This Evening’s Meal

This evening I came home to a beautiful meal. Wen-Ling prepared it from some food that she bought through a local CSA (community supported agriculture) chapter.

The CSA provides food on a subscription basis. They drop off once a week at Community Christian Church near us in Tempe. The food is locally grown.

I spoke to Andrew a couple of weeks ago. He was the CSA representative two weeks back manning the drop-off at the church. He told me Crooked Sky Farms sells their produce through a number of CSA drop-offs in the valley. They operate two farms, one in Glendale, and another in southern Arizona.

During the summer months the food comes from the farm in southern Arizona, where the higher altitude allows for cooler temperatures. Glendale, in the heart of greater Phoenix, is too hot for most produce during the summer months. But, Glendale is ideal for growing vegetables during fall, winter, and spring.

Wen-Ling had sent me to check out the CSA chapter two weeks ago. They bring food to the church once a week. Subscribers come in from 4 to 7 pm to pick up what Crooked Sky Farms has produced for that week. If my memory serves me correctly, each subscriber was entitled that week to something like three grape fruit, seven or eight potatos, a bunch of carrots, some dandelion greens, a fennel plant, some dried beans, some nuts. I might be forgetting some of what they had.

Andrew said they try to challenge people to eat at least one or two types of plants they normally wouldn’t find at a local grocery store. For instance, the dandelion greens and fennel were the unusual ingredients for that week.

They also brought locally baked bread and fair trade coffee from some local vendors. The coffee, of course, was not produced in Arizona. It was more likely from Mexico or Central America. But the bread was from a local producer. Those items were not part of the weekly subscription price. You purchase them separately.
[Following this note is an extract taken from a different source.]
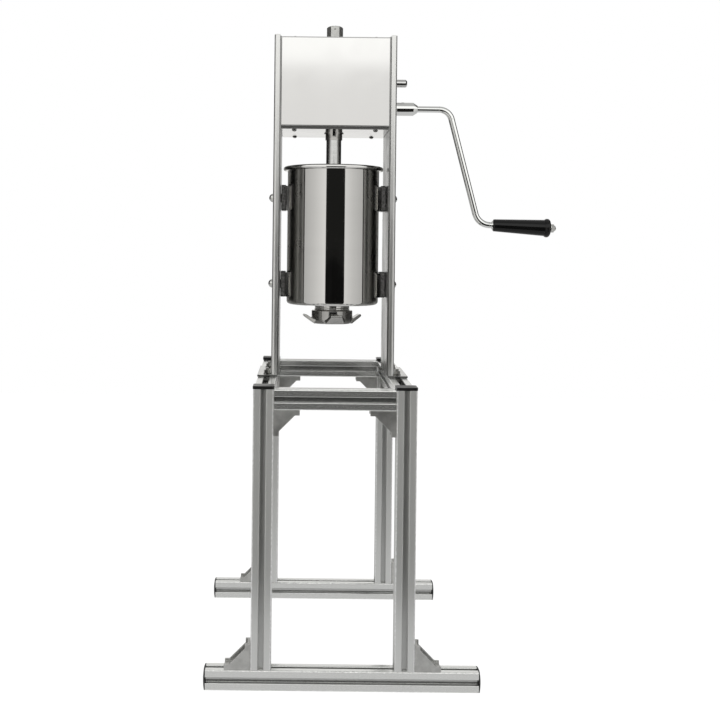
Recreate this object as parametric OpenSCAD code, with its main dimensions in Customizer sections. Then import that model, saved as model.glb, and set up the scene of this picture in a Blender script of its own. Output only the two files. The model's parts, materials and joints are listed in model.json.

Wen-Ling visited them today. They had eggs from another local producer, as well as goat cheese, which you see adorning our salad in the photo above. The goat cheese is from Black Mesa Ranch in Snowflake, Arizona. Snowflake is not what I would consider truly local to Phoenix. It is a couple of hours from here, above the Mogollon Rim. But, it is a hell of a lot closer than Europe or even Wisconsin.

The rest of the salad ingredients came from Sunflower Marketplace here in Tempe.

The salad had lettuce, tomatoes, artichoke hearts, kalamata olives, and the goat cheese. Wen-Ling also ground and sprinkled some home-grown rosemary. The only dressing was a tablespoon of olive oil. The combination of the kalamata olives with the goat cheese was tremendous. The goat cheese by itself was tasty but light. When combined with the olives it provided a very rich flavor. The artichoke played nicely into the flavor.

The dish of potatoes, leeks, and carrots was seasoned with some olive oil in which Wen-Ling has been steeping some chillis, rosemary, orange peel, and who knows what else. It added a spiciness that creeps up on you after you have had a bite or two. Delicious.

What was remarkable about this dish, too, was the flavor of the carrots and the texture and flavor of the potatoes. Because it was locally produced, the potatoes were very different from the type you get at your typical grocer. I guess the best way to describe them is they didn’t seem old. They weren’t the slightest bit shriveled and they had a meatier texture. The carrots were much more flavorful than the kind you get in an orange bag. They were slightly sweet, like home grown carrots. The leeks were very tender because they were young and smallish. Most grocery stores sell giant, mature leeks which are often on the tough side.

We intend to sample what they provide about once a month. We may eventually try out a subscription on a weekly basis. But, we weren’t sure about committing to that through the summer. Our schedules might conflict with the weekly pickup.

After this evening’s meal, though, I am intrigued with the possibility of subscribing on a weekly basis. It might provide a nice way to augment what we grow in our own garden with other fresh, locally-produced food.